The goal of a student joining the project group should be:

Be a valuable member of your team!

This mainly includes (but might not be limited to) the following aspects which are considered for evaluating the students’ performance:

  1. Performance/Code Quality: The students will choose different tasks that they tackle within their respective subgroup. The performance of the students regarding these tasks is measured. Typically, the tasks result in a piece of code that is written. However, the tasks are not limited to that and other results (e.g., diagrams, concepts, etc.) are taken into account as well.

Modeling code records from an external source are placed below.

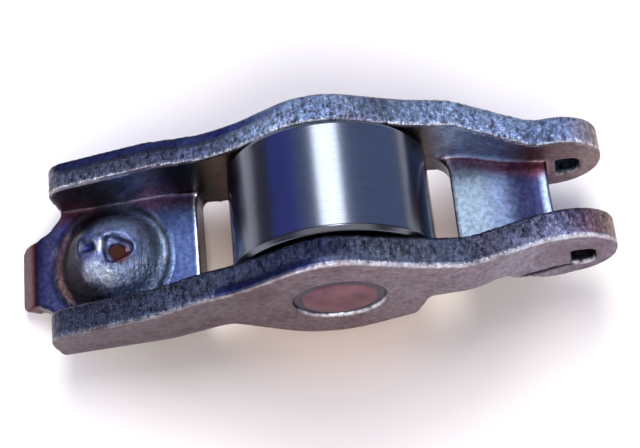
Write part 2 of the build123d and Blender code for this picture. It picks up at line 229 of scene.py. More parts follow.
# The arm: the CAD solid's own surface with its edges rounded, its rims torn and its faces hammered.
# Lengths here are mm in the arm's own frame.
armSkin = {
    "weld": 1e-4,
    "cell": 0.19,  # spacing of the new surface
    "smoothing": 14,  # double passes that round the edges
    "passIn": 0.55,  # share of the way to the mean of the neighbours
    "passOut": 0.57,
    "stepsInside": ([-15.3, -10.9, 11.4, 18.0], [5.6, 5.12, 5.12, 3.0]),  # cheek's inner face in plan
    "sheet": 2.65,
    "slitLine": [(14.9, -4.15), (17.4, -5.65), (20.0, -6.07)],  # side view of the slit under each ear's window
    "slitFill": 0.16,  # half the filler's height
    "slitCorners": ((0.4, -1), (0.99, -1), (0.99, 1), (0.4, 1)),  # in the sheet's thickness and half heights
    "stripEdge": [(17.4, -5.75), (14.3, -3.7), (15.9, -5.3), (17.9, -8)],  # side view of the strip's thin end
    "stripNear": (0.5, 1.0),  # how far the extra smoothing reaches from that edge
    "stripOut": (3.9, 4.4),  # and where it begins, from the arm's middle
    "stripSmoothing": 16,
    "stripPass": 0.5,
}
print("arm: surface")
source = bpy.data.meshes.new("armSource")
work = bmesh.new()
work.from_mesh(cadNodes["arm_body"].data)
bmesh.ops.remove_doubles(work, verts=work.verts, dist=armSkin["weld"] * mm)
for side in (-1, 1):  # the slit is finer than the new surface: it is filled here, and drawn again below
    stations = []
    for x, z in armSkin["slitLine"]:
        face = np.interp(x, *armSkin["stepsInside"])
        ring = [(x, side * (face + armSkin["sheet"] * share), z + lift * armSkin["slitFill"])
                for share, lift in armSkin["slitCorners"]]
        stations.append([work.verts.new(corner * mm) for corner in toRow(np.array(ring))])
    caps = [stations[0], stations[-1][::-1]]
    sides = [(a[k], b[k], b[(k + 1) % 4], a[(k + 1) % 4]) for a, b in zip(stations, stations[1:]) for k in range(4)]
    for corners in caps + sides:
        work.faces.new(corners if side < 0 else corners[::-1])
work.to_mesh(source)
work.free()
resurfaced, solid = newObject("armSource", source), newObject("armSolid", source)
remesh = resurfaced.modifiers.new("even", "REMESH")
remesh.mode = "VOXEL"
remesh.voxel_size = armSkin["cell"] * mm
settle = resurfaced.modifiers.new("settle", "SHRINKWRAP")
settle.target = solid
settle.wrap_method = "NEAREST_SURFACEPOINT"
depsgraph = bpy.context.evaluated_depsgraph_get()
skin = bpy.data.meshes.new_from_object(resurfaced.evaluated_get(depsgraph))
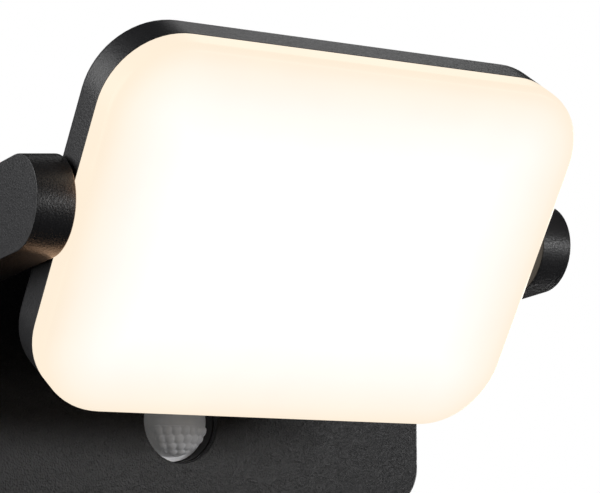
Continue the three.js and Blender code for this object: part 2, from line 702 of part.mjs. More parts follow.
function dial(x) {
  const low = BASE_BOTTOM + GAP;
  const top = SENSOR_Z - SENSOR_BOARD.below - GAP;
  const height = top - low;
  const profile = [
    [0, 0], [DIAL.knob, 0], [DIAL.knob, DIAL.knobHeight], [DIAL.shaft, DIAL.knobHeight],
    [DIAL.shaft, height], [0, height],
  ];
  const [w, l] = [DIAL.slotWidth / 2, DIAL.knob * DIAL.slotShare];
  return cut(
    turned(profile, [x, DIAL.axisY, low], Z, 16),
    block([x - w, DIAL.axisY - l, low - OVER], [x + w, DIAL.axisY + l, low + DIAL.slotDepth]),
  );
}

// ---------------------------------------------------------------- finishes

function finish(color, roughness, metalness) {
  return new THREE.MeshStandardMaterial({ color, roughness, metalness });
}

const FINISHES = {
  powderCoat: () => finish(0x3b3b3d, 0.72, 0.1),
  opal: () => finish(0xfff2de, 0.4, 0),
  steel: () => finish(0xb8bbc0, 0.35, 1),
  brass: () => finish(0xc2a15a, 0.35, 1),
  rubber: () => finish(0x161616, 0.85, 0),
  silicone: () => finish(0xd8d6d0, 0.6, 0),
  polythene: () => finish(0x8f9196, 0.35, 0),
  blackPlastic: () => finish(0x1d1d1f, 0.5, 0),
  whitePlastic: () => finish(0xe9e7e1, 0.5, 0),
  board: () => finish(0x2d5b3a, 0.5, 0),
  whiteBoard: () => finish(0xf2f1ec, 0.45, 0),
  cableSheath: () => finish(0xcfcac2, 0.55, 0),
};

// ---------------------------------------------------------------- assembly

const floodlight = new THREE.Group();
const head = new THREE.Group();
head.position.copy(AXIS);
head.rotation.x = HEAD.tilt;
floodlight.add(head);

function place(parent, name, body, finishName) {
  const { vertProperties, triVerts } = body.getMesh();
  const geometry = new THREE.BufferGeometry();
  geometry.setAttribute('position', new THREE.BufferAttribute(vertProperties, 3));
  geometry.setIndex(new THREE.BufferAttribute(triVerts, 1));
  geometry.computeVertexNormals();
  const mesh = new THREE.Mesh(geometry, FINISHES[finishName]());
  mesh.name = name;
  parent.add(mesh);
}

place(floodlight, 'wall_plate', wallPlate(), 'steel');
place(floodlight, 'base_gasket', baseGasket(), 'rubber');
place(floodlight, 'base_housing', baseHousing(), 'powderCoat');
place(floodlight, 'cable_grommet', cableGrommet(), 'rubber');
place(floodlight, 'terminal_block', terminalBlock(), 'whitePlastic');
place(floodlight, 'driver_case', driverCase(), 'whitePlastic');
place(floodlight, 'driver_board', driverBoard(), 'board');
place(floodlight, 'sensor_holder', sensorHolder(), 'blackPlastic');
place(floodlight, 'sensor_lens', sensorLens(), 'polythene');
place(floodlight, 'sensor_board', sensorBoard(), 'board');
place(floodlight, 'pyro_sensor', pyroSensor(), 'steel');
place(floodlight, 'arm_lead', armLead(), 'cableSheath');

for (const { name, x } of dialPlaces) {
  place(floodlight, `${name}_dial`, dial(x), 'blackPlastic');
}

for (const { side, sign } of SIDES) {
  place(floodlight, `${side}_arm`, arm(sign), 'powderCoat');
  place(floodlight, `${side}_arm_cover`, armCover(sign), 'powderCoat');
  place(floodlight, `${side}_friction_washer`, armWasher(sign), 'blackPlastic');
  place(floodlight, `${side}_spring_washer`, springWasher(sign), 'steel');
  for (const [level, rise] of [['upper', ARM_SCREW.rise], ['lower', -ARM_SCREW.rise]]) {
    const seat = [sign * ARM.middle, BASE_FRONT + BASE.wall + GAP, ARM_END_Z + rise];
    place(floodlight, `${side}_arm_screw_${level}`, screw(ARM_SCREW, seat, OUT), 'steel');
  }
  const underside = [sign * PLATE.lugX, BASE_SCREW.y, BASE_BOTTOM - GAP];
  place(floodlight, `${side}_base_screw`, screw(BASE_SCREW, underside, Z), 'steel');
  const boardSeat = [sign * HOLDER.legAt, SENSOR_BOARD.front + SENSOR_BOARD.thick + GAP, SENSOR_Z];
  place(floodlight, `${side}_sensor_board_screw`, screw(BOARD_SCREW, boardSeat, OUT), 'steel');
  place(head, `${side}_pivot_tube`, pivotTube(sign), 'steel');
  place(head, `${side}_pivot_nut`, pivotNut(sign), 'brass');
}

place(head, 'head_housing', headHousing(), 'powderCoat');
place(head, 'head_gasket', headGasket(), 'silicone');
place(head, 'diffuser', diffuser(), 'opal');
place(head, 'led_board', ledBoard(), 'whiteBoard');
place(head, 'reflector_sheet', reflectorSheet(), 'whitePlastic');
place(head, 'head_lead', headLead(), 'cableSheath');

ledScrewPlaces.forEach(([x, z], i) => {
  const size = {
    shank: LED.screwShank, length: LED.screwLength, head: LED.screwHead, headHeight: LED.screwHeadHeight,
  };
  place(head, `led_board_screw_${i + 1}`, screw(size, [x, BOARD_FRONT - GAP, z], Y), 'steel');
});

rearScrewPlaces.forEach(([x, z], i) => {
  const seat = [x, HEAD_BACK - REAR_SCREW.headHeight, z];
  place(head, `rear_screw_${i + 1}`, screw(REAR_SCREW, seat, OUT), 'steel');
});

export default floodlight;
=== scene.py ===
"""A wall floodlight with a motion sensor, put together from the wall outwards.

Metres, +Z up, +Y into the wall, and +X along the axis that the head tilts about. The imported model
gives every place and size that it can. Each section holds one piece, or one group of like pieces.
"""

import json
import math

import bmesh
import bpy
from mathutils import Matrix, Vector


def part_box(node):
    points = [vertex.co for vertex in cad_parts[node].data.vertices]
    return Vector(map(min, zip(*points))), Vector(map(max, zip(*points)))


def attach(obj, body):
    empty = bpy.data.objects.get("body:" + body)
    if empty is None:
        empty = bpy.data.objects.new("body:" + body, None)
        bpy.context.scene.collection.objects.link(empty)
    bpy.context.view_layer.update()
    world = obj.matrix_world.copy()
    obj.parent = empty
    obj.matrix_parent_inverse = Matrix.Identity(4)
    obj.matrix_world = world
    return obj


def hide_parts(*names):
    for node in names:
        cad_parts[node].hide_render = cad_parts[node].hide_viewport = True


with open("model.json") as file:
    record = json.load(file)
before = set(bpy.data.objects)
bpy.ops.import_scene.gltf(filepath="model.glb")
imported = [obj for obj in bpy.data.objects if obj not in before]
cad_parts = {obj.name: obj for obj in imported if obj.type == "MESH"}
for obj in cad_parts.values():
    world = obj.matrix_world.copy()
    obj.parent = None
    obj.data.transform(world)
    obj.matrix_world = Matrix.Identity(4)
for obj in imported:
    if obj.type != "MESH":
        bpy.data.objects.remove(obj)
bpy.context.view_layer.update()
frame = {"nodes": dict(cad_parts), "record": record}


# ---- Wall plate -------------------------------------------------------------------------------------
# A bracket pressed from 2 mm sheet steel and zinc plated. It is screwed to the wall first, through its
# slots, and its two lugs take the screws that hold the base.

class Wire:
    """One output of a node. Arithmetic written with it adds Math nodes to the same tree."""

    def __init__(self, tree, socket):
        self.tree = tree
        self.socket = socket

    def math(self, operation, first, second=0.0):
        return add(self.tree, "ShaderNodeMath", {"operation": operation}, {0: first, 1: second})

    def __add__(self, other):
        return self.math("ADD", self, other)

    __radd__ = __add__

    def __sub__(self, other):
        return self.math("SUBTRACT", self, other)

    def __rsub__(self, other):
        return self.math("SUBTRACT", other, self)

    def __mul__(self, other):
        return self.math("MULTIPLY", self, other)

    __rmul__ = __mul__

    def __truediv__(self, other):
        return self.math("DIVIDE", self, other)

    def __pow__(self, other):
        return self.math("POWER", self, other)

    def __abs__(self):
        return self.math("ABSOLUTE", self)

    def at_least(self, other):
        return self.math("MAXIMUM", self, other)

    def at_most(self, other):
        return self.math("MINIMUM", self, other)


def add(tree, kind, settings=None, inputs=None, out=0):
    """Adds a node: first its settings and a ramp's stops, then its sockets' values or wires."""
    node = tree.nodes.new(kind)
    for key, value in (settings or {}).items():
        if key == "stops":
            ramp = node.color_ramp.elements
            while len(ramp) < len(value):
                ramp.new(1.0)
            for element, (position, color) in zip(ramp, value):
                element.position = position
                element.color = (*color, 1.0)
        else:
            setattr(node, key, value)
    for key, value in (inputs or {}).items():
        for item in value if isinstance(value, list) else [value]:
            if isinstance(item, Wire):
                tree.links.new(item.socket, node.inputs[key])
            else:
                node.inputs[key].default_value = item
    return Wire(tree, node.outputs[out]) if node.outputs else None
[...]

These results and especially the code of each student will be reviewed according to a) its functionality, b) its quality and c) its documentation. 
  2. Communication/Presentation:  The communication of the students within the group is of central importance. Successful teamwork is not possible without it. Therefore, the communication of the students with their team members as well as the communication with their supervisor (during regular meetings, via mail, etc.) will be evaluated. Additionally, the subgroups will present their respective work within a presentation day with allocated time slots once a semester. The presentations will be evaluated and the attendance to the presentation day is mandatory.
  3. Management/Report: Although the supervisor will give hints regarding the students work, the students are mainly responsible for managing the project. Therefore, the students will select a project leader (or group speaker) which will be the main contact point for the supervisor. This leader should make sure that the group follows an agile management (note that responsibility does not mean that this student has to do everything by him/herself—tasks can be delegated). At the end of each semester, each student will submit a short report on the current state of their work (~4 pages).